In full and without alteration, repeat the material.

[Start DATA SECTION]

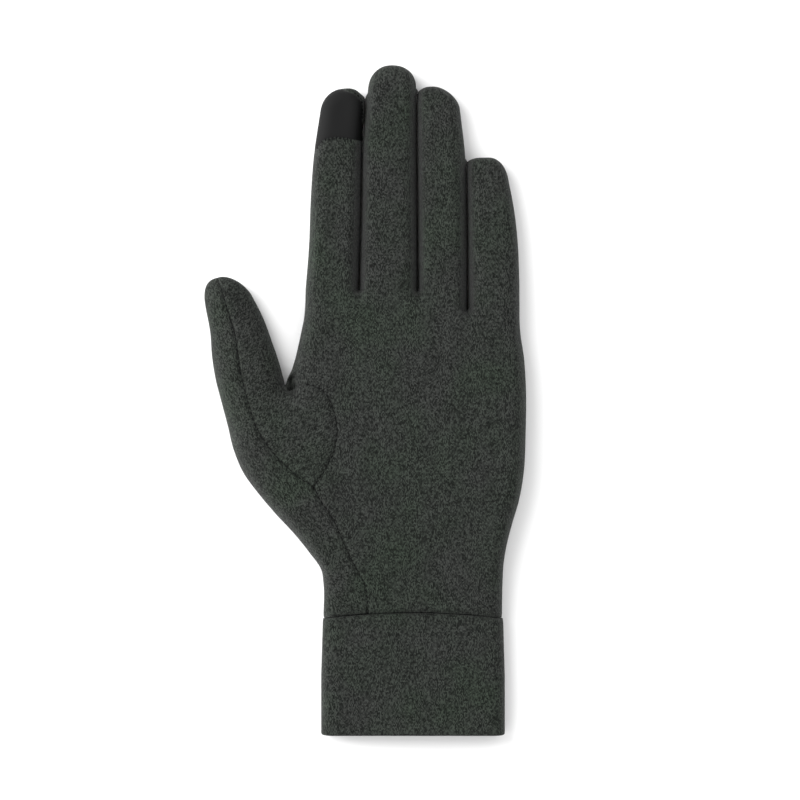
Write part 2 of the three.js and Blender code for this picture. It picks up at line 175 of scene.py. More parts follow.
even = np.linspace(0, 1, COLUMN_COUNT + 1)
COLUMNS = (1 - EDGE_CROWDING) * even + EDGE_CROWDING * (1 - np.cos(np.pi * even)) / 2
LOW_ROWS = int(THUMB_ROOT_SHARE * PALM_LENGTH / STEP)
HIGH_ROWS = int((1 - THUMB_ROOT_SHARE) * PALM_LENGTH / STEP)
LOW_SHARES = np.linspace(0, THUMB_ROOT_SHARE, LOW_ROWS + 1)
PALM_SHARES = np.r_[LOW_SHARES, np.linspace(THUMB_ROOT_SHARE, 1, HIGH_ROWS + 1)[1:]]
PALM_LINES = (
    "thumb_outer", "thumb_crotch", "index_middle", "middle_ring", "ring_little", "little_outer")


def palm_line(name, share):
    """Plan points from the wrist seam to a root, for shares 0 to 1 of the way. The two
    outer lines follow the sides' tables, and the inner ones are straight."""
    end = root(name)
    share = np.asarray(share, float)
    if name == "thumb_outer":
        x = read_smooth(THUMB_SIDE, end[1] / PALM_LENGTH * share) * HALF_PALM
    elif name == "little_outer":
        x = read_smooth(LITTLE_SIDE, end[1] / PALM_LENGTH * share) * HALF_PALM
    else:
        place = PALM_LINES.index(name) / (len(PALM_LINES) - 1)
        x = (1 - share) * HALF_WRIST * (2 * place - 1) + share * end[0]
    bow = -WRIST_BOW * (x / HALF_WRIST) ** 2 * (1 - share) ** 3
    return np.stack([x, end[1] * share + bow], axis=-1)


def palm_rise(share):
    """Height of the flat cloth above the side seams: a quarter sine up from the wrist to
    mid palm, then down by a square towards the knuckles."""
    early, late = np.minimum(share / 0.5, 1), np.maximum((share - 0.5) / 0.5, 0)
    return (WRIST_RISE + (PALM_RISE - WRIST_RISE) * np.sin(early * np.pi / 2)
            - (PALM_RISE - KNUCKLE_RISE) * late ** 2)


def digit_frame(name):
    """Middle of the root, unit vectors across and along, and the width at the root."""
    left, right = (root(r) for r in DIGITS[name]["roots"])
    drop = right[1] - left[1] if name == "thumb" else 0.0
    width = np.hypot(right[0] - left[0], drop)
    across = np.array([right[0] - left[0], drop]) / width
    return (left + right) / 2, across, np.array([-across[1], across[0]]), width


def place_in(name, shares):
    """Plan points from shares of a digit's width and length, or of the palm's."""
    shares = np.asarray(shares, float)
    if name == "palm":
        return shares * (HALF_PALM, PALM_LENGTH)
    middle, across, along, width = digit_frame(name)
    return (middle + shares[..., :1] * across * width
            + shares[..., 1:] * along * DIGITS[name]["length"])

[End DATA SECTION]

§ FULL OUTPUT:
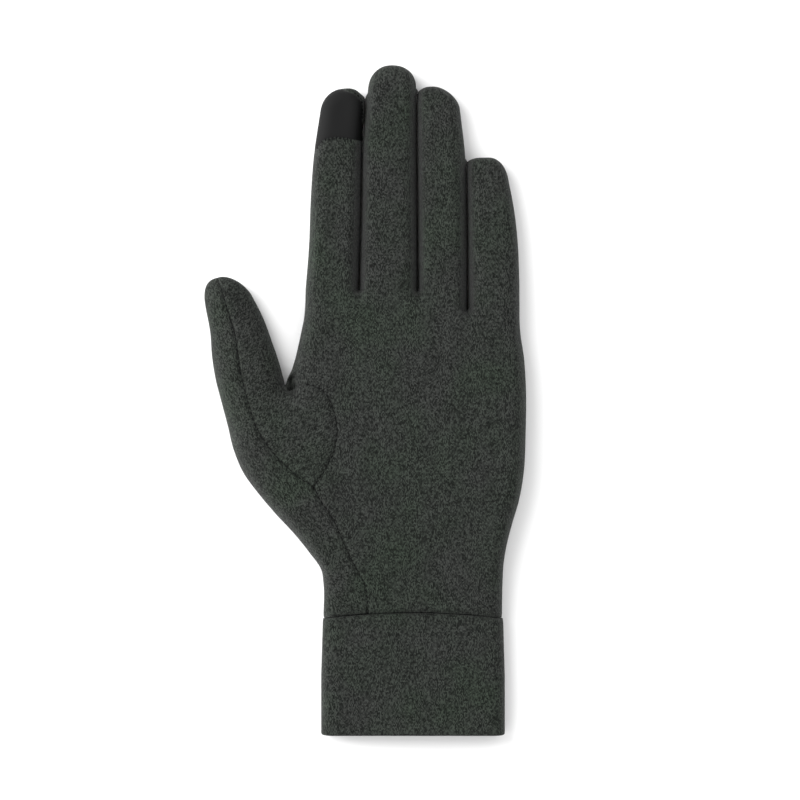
Write part 2 of the three.js and Blender code for this picture. It picks up at line 175 of scene.py. More parts follow.
even = np.linspace(0, 1, COLUMN_COUNT + 1)
COLUMNS = (1 - EDGE_CROWDING) * even + EDGE_CROWDING * (1 - np.cos(np.pi * even)) / 2
LOW_ROWS = int(THUMB_ROOT_SHARE * PALM_LENGTH / STEP)
HIGH_ROWS = int((1 - THUMB_ROOT_SHARE) * PALM_LENGTH / STEP)
LOW_SHARES = np.linspace(0, THUMB_ROOT_SHARE, LOW_ROWS + 1)
PALM_SHARES = np.r_[LOW_SHARES, np.linspace(THUMB_ROOT_SHARE, 1, HIGH_ROWS + 1)[1:]]
PALM_LINES = (
    "thumb_outer", "thumb_crotch", "index_middle", "middle_ring", "ring_little", "little_outer")


def palm_line(name, share):
    """Plan points from the wrist seam to a root, for shares 0 to 1 of the way. The two
    outer lines follow the sides' tables, and the inner ones are straight."""
    end = root(name)
    share = np.asarray(share, float)
    if name == "thumb_outer":
        x = read_smooth(THUMB_SIDE, end[1] / PALM_LENGTH * share) * HALF_PALM
    elif name == "little_outer":
        x = read_smooth(LITTLE_SIDE, end[1] / PALM_LENGTH * share) * HALF_PALM
    else:
        place = PALM_LINES.index(name) / (len(PALM_LINES) - 1)
        x = (1 - share) * HALF_WRIST * (2 * place - 1) + share * end[0]
    bow = -WRIST_BOW * (x / HALF_WRIST) ** 2 * (1 - share) ** 3
    return np.stack([x, end[1] * share + bow], axis=-1)


def palm_rise(share):
    """Height of the flat cloth above the side seams: a quarter sine up from the wrist to
    mid palm, then down by a square towards the knuckles."""
    early, late = np.minimum(share / 0.5, 1), np.maximum((share - 0.5) / 0.5, 0)
    return (WRIST_RISE + (PALM_RISE - WRIST_RISE) * np.sin(early * np.pi / 2)
            - (PALM_RISE - KNUCKLE_RISE) * late ** 2)


def digit_frame(name):
    """Middle of the root, unit vectors across and along, and the width at the root."""
    left, right = (root(r) for r in DIGITS[name]["roots"])
    drop = right[1] - left[1] if name == "thumb" else 0.0
    width = np.hypot(right[0] - left[0], drop)
    across = np.array([right[0] - left[0], drop]) / width
    return (left + right) / 2, across, np.array([-across[1], across[0]]), width


def place_in(name, shares):
    """Plan points from shares of a digit's width and length, or of the palm's."""
    shares = np.asarray(shares, float)
    if name == "palm":
        return shares * (HALF_PALM, PALM_LENGTH)
    middle, across, along, width = digit_frame(name)
    return (middle + shares[..., :1] * across * width
            + shares[..., 1:] * along * DIGITS[name]["length"])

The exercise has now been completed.